Another group of feats allows you to create snares. (Told you I'd get to that!)
Like alchemy, the ability to create snares is granted by a general feat (Snare Crafting). And like alchemists, rangers have the potential to lift general snare crafting to greater heights.
What are snares? Well, they're small portable hazards, very similar to traps, which can be set up in a short period of time (usually 1 minute). While it's unlikely that you will set up a snare in the midst of combat, they are perfect tools to arrange a battleground to your advantage. For instance, remember the nature's edge class feature that allows you to treat enemies in difficult terrain as flat-footed? Here's the most basic snare that creates difficult terrain.
Slowing Snare Snare 1
Consumable, Mechanical, Snare, Trap
Price 2 gp
A square with this snare becomes difficult terrain when the first creature enters it, and then it is destroyed.

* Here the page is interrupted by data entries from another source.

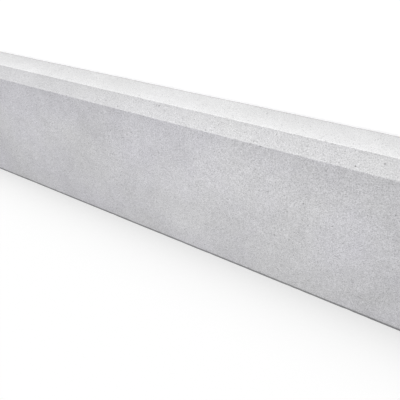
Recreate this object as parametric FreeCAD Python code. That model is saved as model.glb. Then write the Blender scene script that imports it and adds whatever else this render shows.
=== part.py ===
"""Concrete gravel board, cast in one piece, lying on its back face.

The board closes the gap between the ground and a fence panel. In use it stands on its long
ground edge, with its ends in the slots of two posts and the panel on its top edge.

Frame, in millimetres: the origin is at the centre of the back face, which lies on the floor.
  +X  runs along the board
  -Y  points to the top edge, which has the weather chamfer, and +Y to the ground edge
  +Z  points out of the fair face, the face that shows in the fence
"""

import FreeCAD
import Part

import math
import os

from FreeCAD import Vector

# Driving sizes of the board
LENGTH = 1830.0           # between the two ends: six feet
WIDTH = 150.0             # from the ground edge to the top edge: six inches
THICKNESS = 50.0          # from the back face to the fair face
CHAMFER = 11.0            # both legs of the weather chamfer
LONG_ARRIS_RADIUS = 4.0   # eased corners along the other three long edges
CREASE_RADIUS = 1.5       # the two softened lines where the chamfer meets its faces
END_ARRIS_RADIUS = 1.2    # eased corners round each end

PARTS_FOLDER = "parts"
TOLERANCE = 1e-6
CUBIC_MM_PER_LITRE = 1e6


def section_corners():
    """The sharp corners of the cross-section at the board's near end, as (point, rounding radius)."""
    top_edge = -WIDTH / 2
    ground_edge = WIDTH / 2
    end = -LENGTH / 2
    return [
        (Vector(end, top_edge, 0), LONG_ARRIS_RADIUS),
        (Vector(end, ground_edge, 0), LONG_ARRIS_RADIUS),
        (Vector(end, ground_edge, THICKNESS), LONG_ARRIS_RADIUS),
        (Vector(end, top_edge + CHAMFER, THICKNESS), CREASE_RADIUS),
        (Vector(end, top_edge, THICKNESS - CHAMFER), CREASE_RADIUS),
    ]


def rounded_corner(before, corner, after, radius):
    """The arc of that radius in the corner, as its start, its middle and its end."""
    back = (before - corner).normalize()
    ahead = (after - corner).normalize()
    half_angle = back.getAngle(ahead) / 2
    setback = radius / math.tan(half_angle)
    bisector = (back + ahead).normalize()
    centre = corner + bisector * (radius / math.sin(half_angle))
    return corner + back * setback, centre - bisector * radius, corner + ahead * setback


def section_face():
    """The cross-section: five straight sides, and an arc at each corner."""
    corners = section_corners()
    count = len(corners)
    arcs = []
    for index, (corner, radius) in enumerate(corners):
        before = corners[index - 1][0]
        after = corners[(index + 1) % count][0]
        arcs.append(rounded_corner(before, corner, after, radius))
    edges = []
    for index, (start, middle, end) in enumerate(arcs):
        following_start = arcs[(index + 1) % count][0]
        edges.append(Part.Arc(start, middle, end).toShape())
        edges.append(Part.LineSegment(end, following_start).toShape())
    return Part.Face(Part.Wire(edges))


def edges_round_the_ends(board):
    """The edges that lie wholly in one of the two end planes."""
    found = []
    for edge in board.Edges:
        box = edge.BoundBox
        in_one_plane = box.XLength < TOLERANCE
        at_an_end = abs(abs(box.Center.x) - LENGTH / 2) < TOLERANCE
        if in_one_plane and at_an_end:
            found.append(edge)
    return found


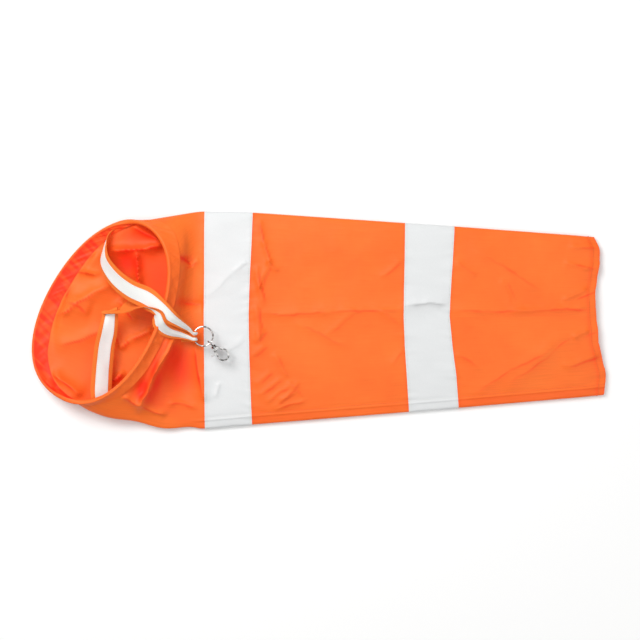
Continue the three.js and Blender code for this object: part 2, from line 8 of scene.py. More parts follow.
import bmesh
import bpy
import numpy as np
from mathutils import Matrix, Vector


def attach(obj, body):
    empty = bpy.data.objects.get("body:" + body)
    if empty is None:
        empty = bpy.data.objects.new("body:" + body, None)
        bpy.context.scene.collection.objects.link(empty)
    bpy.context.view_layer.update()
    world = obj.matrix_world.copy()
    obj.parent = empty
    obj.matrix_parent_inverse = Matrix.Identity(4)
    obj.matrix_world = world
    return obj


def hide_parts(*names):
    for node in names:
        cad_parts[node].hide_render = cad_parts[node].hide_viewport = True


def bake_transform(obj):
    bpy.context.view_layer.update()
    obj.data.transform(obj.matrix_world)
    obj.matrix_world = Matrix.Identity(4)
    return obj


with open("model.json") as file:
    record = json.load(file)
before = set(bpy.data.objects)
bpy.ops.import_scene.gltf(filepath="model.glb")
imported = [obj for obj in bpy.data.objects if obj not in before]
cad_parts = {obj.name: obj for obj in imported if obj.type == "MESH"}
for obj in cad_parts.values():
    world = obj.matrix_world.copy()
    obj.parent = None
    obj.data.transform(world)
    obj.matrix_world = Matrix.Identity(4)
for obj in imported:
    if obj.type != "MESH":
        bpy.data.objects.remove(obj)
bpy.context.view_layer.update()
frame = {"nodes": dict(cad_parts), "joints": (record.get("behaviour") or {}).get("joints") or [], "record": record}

bl_info = {
    "name": "Lying windsock",
    "version": (1, 0, 0),
    "blender": (4, 5, 0),
    "location": "View3D > Sidebar > Windsock",
    "description": "Builds a fabric windsock with its hoop, bridle, split ring and swivel clasp",
    "category": "Add Mesh",
}

MM = 0.001
SLOTS = {m["slot"]: m for m in frame["record"]["materials"]}


def joint(name):
    return next(j for j in frame["joints"] if j["name"] == name)


def slot_colour(slot):
    return tuple(SLOTS[slot]["base_color"])


# Settings


class TubeSettings(bpy.types.PropertyGroup):
    mouth_diameter: bpy.props.FloatProperty(
        name="Mouth", description="Diameter of the hoop when it is round",
        default=0.221, unit="LENGTH")
    tail_diameter: bpy.props.FloatProperty(
        name="Tail", description="Diameter of the open tail", default=0.142, unit="LENGTH")
    cloth_thickness: bpy.props.FloatProperty(
        name="Cloth", description="Thickness of one layer of cloth", default=0.0004, unit="LENGTH")
    front_puff: bpy.props.FloatProperty(
        name="Front puff", description="Height of the cloth at the front band",
        default=0.0145, unit="LENGTH")
    tail_puff: bpy.props.FloatProperty(
        name="Tail puff", description="Height of the cloth at the tail",
        default=0.0105, unit="LENGTH")
    edge_height: bpy.props.FloatProperty(
        name="Fold height", description="Height of the two side folds",
        default=0.0035, unit="LENGTH")
    creasing: bpy.props.FloatProperty(
        name="Creasing", description="Strength of the folds and creases", default=1.5, min=0, max=2)
    cloth_colour: bpy.props.FloatVectorProperty(
        name="Cloth colour", description="Colour of the sock's cloth", subtype="COLOR",
        default=(0.99, 0.172, 0.024))
    band_colour: bpy.props.FloatVectorProperty(
        name="Band colour", description="Colour of the reflective bands", subtype="COLOR",
        default=slot_colour("reflective_cloth"))


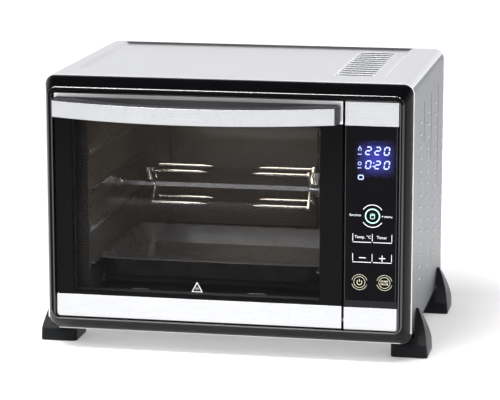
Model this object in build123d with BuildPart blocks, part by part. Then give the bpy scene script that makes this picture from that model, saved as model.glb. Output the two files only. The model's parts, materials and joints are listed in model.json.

Other snares set off alarms, trip, or deal damage to those entering the area of a snare. Grab some alchemical items, and you can deal even more damage with a snare.
Freezing Snare Snare 8
Cold, Consumable, Mechanical, Snare, Trap
Price 50 gp
You set a trio of liquid ice bombs to explode in unison when a creature enters the freezing snare's square. The target must attempt a DC 22 Reflexsave.
Success The target takes 1d8 cold damage.
Critical Success The target is unaffected.
Failure The target takes 3d8 cold damage and is hampered 10 until the end of its next turn.
Critical Failure The target takes 6d8 cold damage and is hampered 10 until the end of its next turn.
Craft Requirements three vials of liquid ice
Ranger feats that deal with snares allow you to learn more of them as your Crafting rank increases, lets you set them up faster (even in the middle of combat), and increases snares' DCs to match your class DC. Always make sure that your allies know where you hid your snares, or no bonus to attack rolls or initiative that you grant them will make up for the damage and humiliation you might cause.